Copy verbatim the block of lines in the entries below whose first line contains "hide_parts(node)" and whose last line contains "return depth". Leave out all other lines.

>> BEGIN PROVIDED MATERIAL

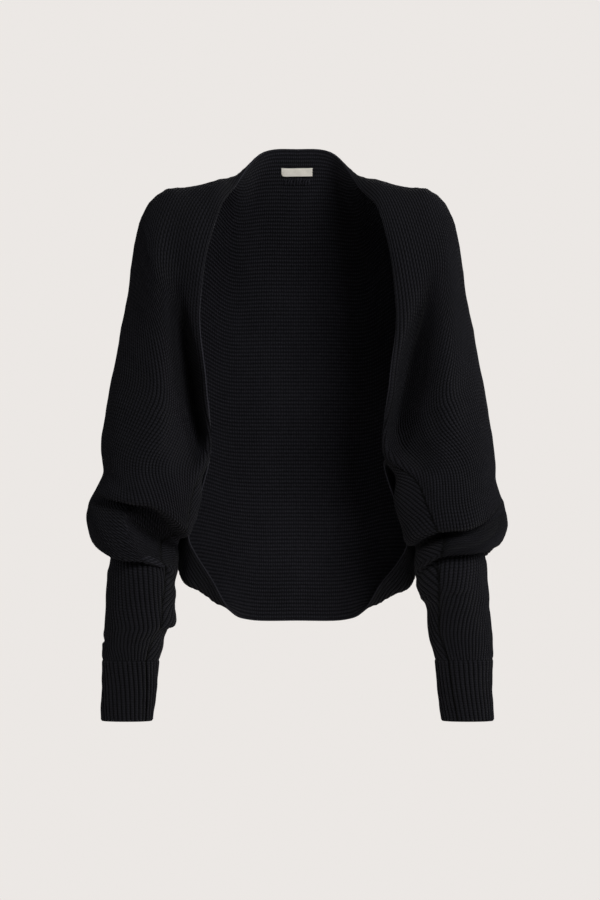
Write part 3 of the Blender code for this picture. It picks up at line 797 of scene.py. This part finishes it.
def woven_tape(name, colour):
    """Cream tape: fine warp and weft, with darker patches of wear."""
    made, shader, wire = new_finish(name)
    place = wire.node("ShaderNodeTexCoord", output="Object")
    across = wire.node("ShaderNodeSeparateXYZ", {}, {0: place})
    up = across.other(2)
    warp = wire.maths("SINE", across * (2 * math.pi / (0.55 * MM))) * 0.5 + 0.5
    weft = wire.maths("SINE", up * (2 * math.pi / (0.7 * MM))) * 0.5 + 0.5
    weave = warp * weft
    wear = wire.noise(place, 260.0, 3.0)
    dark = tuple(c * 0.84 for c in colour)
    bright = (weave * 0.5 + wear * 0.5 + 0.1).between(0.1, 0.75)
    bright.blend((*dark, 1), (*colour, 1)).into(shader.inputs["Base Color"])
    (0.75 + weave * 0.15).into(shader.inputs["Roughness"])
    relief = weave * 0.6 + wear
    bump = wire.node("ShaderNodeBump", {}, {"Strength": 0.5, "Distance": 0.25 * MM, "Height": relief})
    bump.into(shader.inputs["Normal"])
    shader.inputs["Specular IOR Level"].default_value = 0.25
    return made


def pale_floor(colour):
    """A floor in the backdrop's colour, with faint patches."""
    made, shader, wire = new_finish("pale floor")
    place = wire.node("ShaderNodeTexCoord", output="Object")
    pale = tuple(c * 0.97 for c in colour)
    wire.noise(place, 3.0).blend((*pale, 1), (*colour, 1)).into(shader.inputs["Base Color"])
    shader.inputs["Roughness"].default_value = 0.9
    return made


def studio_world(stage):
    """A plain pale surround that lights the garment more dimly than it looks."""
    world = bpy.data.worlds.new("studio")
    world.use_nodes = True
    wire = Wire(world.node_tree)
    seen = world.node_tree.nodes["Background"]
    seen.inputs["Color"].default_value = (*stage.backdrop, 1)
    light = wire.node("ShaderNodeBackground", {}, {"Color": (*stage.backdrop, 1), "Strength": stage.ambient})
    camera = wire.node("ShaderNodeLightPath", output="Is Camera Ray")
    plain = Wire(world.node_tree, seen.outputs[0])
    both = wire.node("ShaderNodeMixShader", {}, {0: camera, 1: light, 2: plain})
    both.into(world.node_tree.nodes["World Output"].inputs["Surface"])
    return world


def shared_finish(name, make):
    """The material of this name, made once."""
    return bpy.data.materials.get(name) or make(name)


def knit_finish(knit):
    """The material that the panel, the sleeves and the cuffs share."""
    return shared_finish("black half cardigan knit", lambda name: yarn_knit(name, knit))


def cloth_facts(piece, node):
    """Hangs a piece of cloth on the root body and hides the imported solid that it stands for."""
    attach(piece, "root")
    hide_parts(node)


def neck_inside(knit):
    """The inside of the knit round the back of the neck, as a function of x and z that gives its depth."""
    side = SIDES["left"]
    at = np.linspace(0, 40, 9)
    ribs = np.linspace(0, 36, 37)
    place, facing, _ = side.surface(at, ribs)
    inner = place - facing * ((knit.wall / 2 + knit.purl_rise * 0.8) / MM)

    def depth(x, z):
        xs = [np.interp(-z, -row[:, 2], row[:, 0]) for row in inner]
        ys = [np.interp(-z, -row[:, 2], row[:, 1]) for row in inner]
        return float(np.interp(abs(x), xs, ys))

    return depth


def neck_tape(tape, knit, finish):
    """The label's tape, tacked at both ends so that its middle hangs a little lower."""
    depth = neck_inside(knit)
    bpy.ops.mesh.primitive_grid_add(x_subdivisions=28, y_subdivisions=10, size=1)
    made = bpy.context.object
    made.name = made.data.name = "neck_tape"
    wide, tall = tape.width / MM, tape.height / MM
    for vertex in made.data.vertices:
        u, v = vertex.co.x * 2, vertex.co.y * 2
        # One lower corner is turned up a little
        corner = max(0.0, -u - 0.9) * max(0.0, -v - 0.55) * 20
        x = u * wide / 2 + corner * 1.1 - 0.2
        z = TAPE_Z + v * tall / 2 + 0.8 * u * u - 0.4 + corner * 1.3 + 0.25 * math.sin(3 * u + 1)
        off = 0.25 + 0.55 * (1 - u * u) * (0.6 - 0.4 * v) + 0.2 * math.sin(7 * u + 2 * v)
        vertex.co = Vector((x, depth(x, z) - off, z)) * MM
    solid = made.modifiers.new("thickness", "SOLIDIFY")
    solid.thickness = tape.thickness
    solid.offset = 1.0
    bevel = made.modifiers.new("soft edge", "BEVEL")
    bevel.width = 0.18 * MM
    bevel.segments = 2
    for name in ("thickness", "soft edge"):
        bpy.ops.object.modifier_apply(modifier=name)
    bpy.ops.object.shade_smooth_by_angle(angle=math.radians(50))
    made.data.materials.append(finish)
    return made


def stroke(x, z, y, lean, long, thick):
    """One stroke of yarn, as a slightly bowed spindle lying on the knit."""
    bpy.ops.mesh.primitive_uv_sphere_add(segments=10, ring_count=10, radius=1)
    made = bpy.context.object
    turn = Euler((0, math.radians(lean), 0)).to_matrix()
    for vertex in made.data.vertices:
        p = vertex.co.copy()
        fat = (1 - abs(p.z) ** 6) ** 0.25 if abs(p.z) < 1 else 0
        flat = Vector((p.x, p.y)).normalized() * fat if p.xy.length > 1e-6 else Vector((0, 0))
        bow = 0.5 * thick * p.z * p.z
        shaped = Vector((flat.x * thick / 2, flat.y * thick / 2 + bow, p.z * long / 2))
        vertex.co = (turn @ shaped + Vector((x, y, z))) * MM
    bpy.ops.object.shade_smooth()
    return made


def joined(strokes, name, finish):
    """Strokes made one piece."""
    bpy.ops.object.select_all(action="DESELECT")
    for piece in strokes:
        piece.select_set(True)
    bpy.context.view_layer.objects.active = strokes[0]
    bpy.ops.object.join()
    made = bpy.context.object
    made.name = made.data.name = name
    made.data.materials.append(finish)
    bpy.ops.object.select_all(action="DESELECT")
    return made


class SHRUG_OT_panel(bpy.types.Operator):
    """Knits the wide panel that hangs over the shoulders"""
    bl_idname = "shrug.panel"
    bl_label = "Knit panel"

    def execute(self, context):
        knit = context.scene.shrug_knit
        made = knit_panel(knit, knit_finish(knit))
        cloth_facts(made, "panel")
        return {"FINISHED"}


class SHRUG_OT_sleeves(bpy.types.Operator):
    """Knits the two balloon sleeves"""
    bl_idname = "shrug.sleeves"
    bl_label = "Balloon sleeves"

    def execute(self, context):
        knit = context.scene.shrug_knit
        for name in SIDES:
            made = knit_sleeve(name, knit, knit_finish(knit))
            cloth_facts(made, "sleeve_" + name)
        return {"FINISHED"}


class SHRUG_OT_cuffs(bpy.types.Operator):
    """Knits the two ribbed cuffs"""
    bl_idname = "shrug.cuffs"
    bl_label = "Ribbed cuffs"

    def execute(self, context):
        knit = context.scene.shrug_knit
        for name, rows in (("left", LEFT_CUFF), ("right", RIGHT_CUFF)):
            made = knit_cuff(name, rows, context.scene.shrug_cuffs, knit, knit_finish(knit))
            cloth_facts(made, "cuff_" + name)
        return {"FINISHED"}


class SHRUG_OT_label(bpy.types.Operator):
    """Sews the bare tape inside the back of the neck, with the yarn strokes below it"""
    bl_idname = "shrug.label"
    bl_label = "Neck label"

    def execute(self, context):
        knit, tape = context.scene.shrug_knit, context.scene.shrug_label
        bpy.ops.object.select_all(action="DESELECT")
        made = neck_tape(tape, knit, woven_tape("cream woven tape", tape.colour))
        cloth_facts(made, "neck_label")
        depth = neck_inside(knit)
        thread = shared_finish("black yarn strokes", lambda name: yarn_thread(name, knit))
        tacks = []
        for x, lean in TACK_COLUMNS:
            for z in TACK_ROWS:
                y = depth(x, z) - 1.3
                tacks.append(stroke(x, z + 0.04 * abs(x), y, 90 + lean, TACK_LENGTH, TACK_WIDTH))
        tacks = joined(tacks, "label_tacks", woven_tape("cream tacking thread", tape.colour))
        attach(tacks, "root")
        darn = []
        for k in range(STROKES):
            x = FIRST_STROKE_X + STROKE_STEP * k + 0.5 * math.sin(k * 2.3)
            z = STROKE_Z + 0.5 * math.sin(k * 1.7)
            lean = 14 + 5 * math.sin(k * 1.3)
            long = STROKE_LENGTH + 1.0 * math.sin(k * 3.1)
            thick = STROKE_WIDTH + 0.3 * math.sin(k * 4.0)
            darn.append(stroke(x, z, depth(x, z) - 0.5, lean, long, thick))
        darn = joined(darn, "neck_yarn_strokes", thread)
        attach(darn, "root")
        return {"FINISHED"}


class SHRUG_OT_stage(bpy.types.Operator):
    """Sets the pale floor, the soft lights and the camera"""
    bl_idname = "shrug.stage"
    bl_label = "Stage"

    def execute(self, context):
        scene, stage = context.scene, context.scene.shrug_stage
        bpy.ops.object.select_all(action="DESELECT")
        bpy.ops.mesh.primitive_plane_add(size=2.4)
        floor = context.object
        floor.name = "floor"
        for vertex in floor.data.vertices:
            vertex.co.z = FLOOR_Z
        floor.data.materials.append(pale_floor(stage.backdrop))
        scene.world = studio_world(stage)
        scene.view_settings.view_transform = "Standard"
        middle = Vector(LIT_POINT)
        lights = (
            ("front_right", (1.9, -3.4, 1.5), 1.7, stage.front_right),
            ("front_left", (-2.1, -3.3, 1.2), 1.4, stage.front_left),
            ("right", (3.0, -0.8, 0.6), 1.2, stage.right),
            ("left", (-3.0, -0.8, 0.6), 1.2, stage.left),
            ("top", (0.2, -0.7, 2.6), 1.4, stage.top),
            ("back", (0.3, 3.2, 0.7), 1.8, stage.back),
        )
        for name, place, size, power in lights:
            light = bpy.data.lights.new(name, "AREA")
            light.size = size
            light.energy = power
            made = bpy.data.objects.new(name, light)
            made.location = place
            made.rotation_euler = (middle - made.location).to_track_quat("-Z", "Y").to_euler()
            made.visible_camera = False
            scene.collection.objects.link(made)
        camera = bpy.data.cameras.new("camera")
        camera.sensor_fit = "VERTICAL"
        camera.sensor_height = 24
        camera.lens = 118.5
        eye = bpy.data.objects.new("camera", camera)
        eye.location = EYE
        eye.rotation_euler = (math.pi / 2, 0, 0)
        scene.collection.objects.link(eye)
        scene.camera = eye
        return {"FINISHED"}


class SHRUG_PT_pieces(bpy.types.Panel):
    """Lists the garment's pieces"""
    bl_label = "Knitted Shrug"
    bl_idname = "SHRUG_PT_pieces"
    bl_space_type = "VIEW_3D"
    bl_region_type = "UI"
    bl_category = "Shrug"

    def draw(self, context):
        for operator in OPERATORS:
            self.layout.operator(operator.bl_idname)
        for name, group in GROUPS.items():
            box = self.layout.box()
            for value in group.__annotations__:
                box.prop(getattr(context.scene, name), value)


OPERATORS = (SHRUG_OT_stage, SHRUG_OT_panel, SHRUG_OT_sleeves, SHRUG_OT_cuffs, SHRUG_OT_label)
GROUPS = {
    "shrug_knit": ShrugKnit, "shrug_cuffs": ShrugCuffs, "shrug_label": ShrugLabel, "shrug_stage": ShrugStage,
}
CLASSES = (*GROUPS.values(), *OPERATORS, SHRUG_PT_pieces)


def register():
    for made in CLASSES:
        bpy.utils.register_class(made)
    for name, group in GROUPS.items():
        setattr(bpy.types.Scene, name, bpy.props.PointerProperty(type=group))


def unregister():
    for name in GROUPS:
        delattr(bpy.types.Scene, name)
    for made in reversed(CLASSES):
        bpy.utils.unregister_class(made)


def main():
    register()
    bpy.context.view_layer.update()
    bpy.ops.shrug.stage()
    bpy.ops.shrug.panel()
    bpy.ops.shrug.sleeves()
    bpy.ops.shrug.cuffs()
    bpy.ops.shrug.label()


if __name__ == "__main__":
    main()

>> END PROVIDED MATERIAL
>> BEGIN PROVIDED MATERIAL

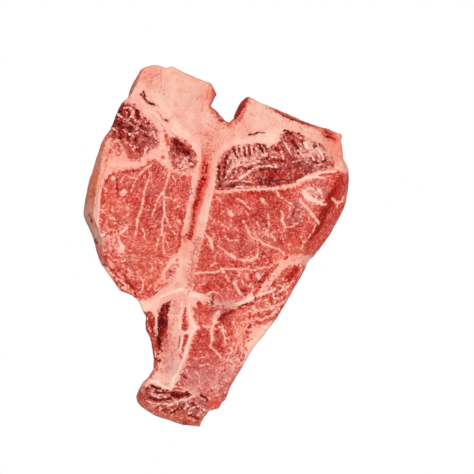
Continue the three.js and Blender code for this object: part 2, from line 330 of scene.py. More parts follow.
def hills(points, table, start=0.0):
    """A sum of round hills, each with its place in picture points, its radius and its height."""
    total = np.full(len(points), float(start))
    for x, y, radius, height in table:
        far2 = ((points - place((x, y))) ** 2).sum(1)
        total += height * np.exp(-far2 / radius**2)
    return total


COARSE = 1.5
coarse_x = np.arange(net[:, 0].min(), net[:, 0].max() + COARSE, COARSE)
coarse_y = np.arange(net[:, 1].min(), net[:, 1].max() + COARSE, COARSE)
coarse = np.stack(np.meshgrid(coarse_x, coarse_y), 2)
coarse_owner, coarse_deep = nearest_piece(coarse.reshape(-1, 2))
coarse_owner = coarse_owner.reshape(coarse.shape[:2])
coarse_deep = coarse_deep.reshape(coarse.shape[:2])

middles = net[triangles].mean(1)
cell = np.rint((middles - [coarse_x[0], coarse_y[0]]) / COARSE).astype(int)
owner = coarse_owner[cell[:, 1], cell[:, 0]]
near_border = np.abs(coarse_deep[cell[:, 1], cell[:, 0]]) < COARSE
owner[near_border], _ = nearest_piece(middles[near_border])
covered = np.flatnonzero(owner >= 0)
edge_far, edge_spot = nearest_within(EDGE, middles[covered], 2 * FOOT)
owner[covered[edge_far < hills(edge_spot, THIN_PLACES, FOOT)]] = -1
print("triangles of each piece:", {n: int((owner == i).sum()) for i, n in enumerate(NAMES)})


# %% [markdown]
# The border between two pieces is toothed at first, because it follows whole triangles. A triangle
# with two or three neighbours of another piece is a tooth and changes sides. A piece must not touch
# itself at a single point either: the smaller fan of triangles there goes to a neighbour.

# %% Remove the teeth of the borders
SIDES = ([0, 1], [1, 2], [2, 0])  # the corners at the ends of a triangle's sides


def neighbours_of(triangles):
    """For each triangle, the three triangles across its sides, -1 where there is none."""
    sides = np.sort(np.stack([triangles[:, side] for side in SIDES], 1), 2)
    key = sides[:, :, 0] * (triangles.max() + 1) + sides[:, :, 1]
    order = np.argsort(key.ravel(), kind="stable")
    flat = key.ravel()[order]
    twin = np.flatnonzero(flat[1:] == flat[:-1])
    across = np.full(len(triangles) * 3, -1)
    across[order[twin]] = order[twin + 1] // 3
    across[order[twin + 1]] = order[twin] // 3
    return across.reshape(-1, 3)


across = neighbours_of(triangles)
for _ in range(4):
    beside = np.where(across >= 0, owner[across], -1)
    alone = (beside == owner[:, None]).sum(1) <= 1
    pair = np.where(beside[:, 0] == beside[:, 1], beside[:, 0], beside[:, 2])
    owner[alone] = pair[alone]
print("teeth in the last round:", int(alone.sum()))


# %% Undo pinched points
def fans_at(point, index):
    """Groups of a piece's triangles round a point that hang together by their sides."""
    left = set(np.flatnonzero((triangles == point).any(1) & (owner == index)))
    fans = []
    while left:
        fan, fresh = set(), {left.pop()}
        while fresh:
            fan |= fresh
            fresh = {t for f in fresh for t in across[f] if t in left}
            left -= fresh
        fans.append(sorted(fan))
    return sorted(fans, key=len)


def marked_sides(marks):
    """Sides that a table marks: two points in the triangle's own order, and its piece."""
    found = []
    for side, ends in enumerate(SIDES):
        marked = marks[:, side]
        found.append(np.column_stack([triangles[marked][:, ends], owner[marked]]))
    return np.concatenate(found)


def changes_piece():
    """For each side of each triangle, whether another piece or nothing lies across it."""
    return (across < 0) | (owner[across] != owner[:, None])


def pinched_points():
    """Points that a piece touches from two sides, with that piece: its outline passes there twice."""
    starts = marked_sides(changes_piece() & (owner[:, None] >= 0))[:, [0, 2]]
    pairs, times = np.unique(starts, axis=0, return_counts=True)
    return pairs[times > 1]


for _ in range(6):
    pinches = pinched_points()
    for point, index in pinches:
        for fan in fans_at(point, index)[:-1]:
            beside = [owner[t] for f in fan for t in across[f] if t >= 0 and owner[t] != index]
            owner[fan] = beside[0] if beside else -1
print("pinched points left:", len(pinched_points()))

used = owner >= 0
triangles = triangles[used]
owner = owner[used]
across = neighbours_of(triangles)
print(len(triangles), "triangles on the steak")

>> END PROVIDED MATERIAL

§ **WRITTEN ANSWER**
    hide_parts(node)


def neck_inside(knit):
    """The inside of the knit round the back of the neck, as a function of x and z that gives its depth."""
    side = SIDES["left"]
    at = np.linspace(0, 40, 9)
    ribs = np.linspace(0, 36, 37)
    place, facing, _ = side.surface(at, ribs)
    inner = place - facing * ((knit.wall / 2 + knit.purl_rise * 0.8) / MM)

    def depth(x, z):
        xs = [np.interp(-z, -row[:, 2], row[:, 0]) for row in inner]
        ys = [np.interp(-z, -row[:, 2], row[:, 1]) for row in inner]
        return float(np.interp(abs(x), xs, ys))

    return depth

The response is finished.